Monday, July 18, 2011

July 18: Another Skunk Poem, Meetings, Paranoia

I have been paranoid all day long.  I had to go home, change my clothes, throw out my trusty book bag, buy a new pair of shoes, and douse myself with cologne.  And I still think I stink.  Say that three times really fast.

Do I stink?
Tonight, I have meetings at church.  I'm hoping when I go home to change my clothes that the skunk scent will have dissipated quite a bit from this morning.  But it is once again in the 90s, with no air movement and about 100% humidity.  I think my house is going to reek.

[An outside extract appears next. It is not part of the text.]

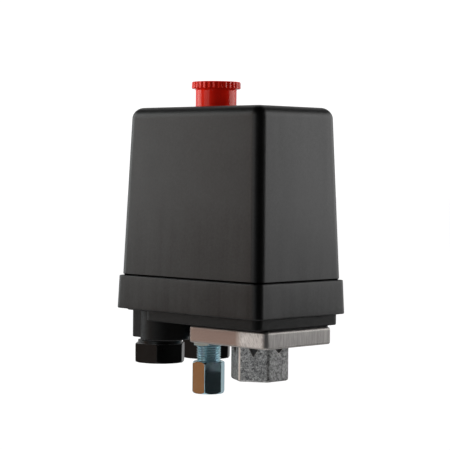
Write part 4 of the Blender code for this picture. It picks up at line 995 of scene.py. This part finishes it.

I have a new poem.  It's another skunk poem, appropriately titled, "Another Skunk Poem."  You'll remember, a few weeks ago, I wrote a poem about a skunk.  This poem is like a sequel.  It calls to mind the World War I poem "In Flanders Fields" by John McCrae.  I feel like I'm in a war with this little shit of a skunk.  Now that I have sighted the enemy, I have a physical image to heap my hatred upon.  If that sounds a little too dramatic, you haven't smelled my front porch.  Or my book bag.  Or my shoes.

I have seen the enemy...
Saint Marty is ready to declare war.

Another Skunk Poem

The pen I write with,
The journal I write in,
The paper I write on,
All smell of the battle, strong
As garlic and onion fried
In a skillet, served hot,
Full of steam that burns
Eyes, sits in the folds
Of shirt and pants, like seeds
Planted in midnight dirt,
Ready to sprout under August
Sun and heat into thistle, thorn,
Something that bites fingertip,
Draws blood to the surface,
Reminds me of my encounter
With the pungent warrior,
A creature fast as shadow,
Gone before I had a chance
To curse black-and-white
Hunger, its mustard gas
In my nose and lungs,
My home, to which I'll return
This evening, walk, room by room,
Find traces of the enemy
Still present in the poppies
Of wife, son, daughter,
Kitchen, couch, bed, quilt.
In this Flanders field, I am the intruder,
Skunk still rules the night.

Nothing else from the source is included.